My body went rigid for a moment. Girlfriend? Crap! I'd forgotten about her.

"Oh, that's a welcomed change" I responded. I bit into my lower lip trying to seem genuinely happy about the turn of events. I felt a slight headache thinking about it.

"You know about her?"

" Yeah" somewhat, He doesn't talk about her that much but yeah I know there's someone. I explained. "They don't live together?"

"Uh" Brian scratched his head closing his eyes a moment as if thinking. "How can I explain this now?" he scratched his chin and I smiled abit. "She's studying in town so, you know she's not really here per say"

I nodded understanding. From what I've seen there weren't any colleges around either except the high schools so that meant people left quite often to pursue their dreams.

"I'm surprised you know about her though"

"Why is that? It's not odd to talk about the person you love"

He shrugged. "Yeah but if you've noticed Andy isn't really a talker. He fixes your car you leave, if he entertains a conversation he really just wants you to shut up"

I grimaced and Brian started to laugh hysterically which led to my laughter as well. I admit Andrew isn't an easy cup of tea, he's almost the insipid types that seem bitter when they should be sweet. Only he's bitter by choice but then there's an almost caring side him that creates a paradox. I just think he needs help. Bottom line.

"But surprisingly he does enjoy your company"

I started to laugh. "Enjoy my company? Uh no. He insults me like everyone else probably doesn't tell me to shut up but I'm sure that's in the works"

"Na. He likes your company. He insults everyone yes, but the persons he likes their the ones he's mostly annoyed with"

"Does that even make sense?" I asked laughing . "That's crazy"

"Trust me. How the hell you think things are with us? I'm probably the biggest annoyance of all"
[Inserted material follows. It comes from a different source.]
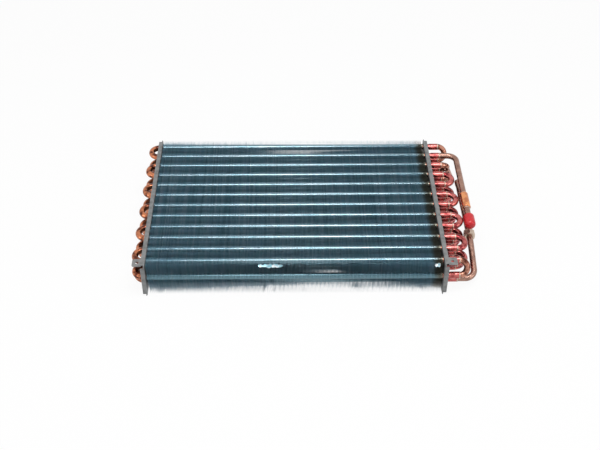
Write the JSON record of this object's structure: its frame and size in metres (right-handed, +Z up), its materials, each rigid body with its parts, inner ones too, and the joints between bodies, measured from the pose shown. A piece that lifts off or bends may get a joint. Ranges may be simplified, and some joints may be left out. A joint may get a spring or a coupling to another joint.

Really? But....ugh!! This is complete bullshit! I can't sort through this crap! None of that makes sense. Stupid andrew! I started walking back to the exit leaving Brian to work. It felt evil of me but I didn't want us to fall back into talking about his girlfriend. My gut twisted hearing about her and I knew deep down I felt slightly jealous and I hated myself for that. I shouldn't have these feeling but I do and there wasn't much I could do about it. I honestly just hoped they were fine and she wouldn't hurt him because he felt different, just different than maverick had and that to me was a good sign.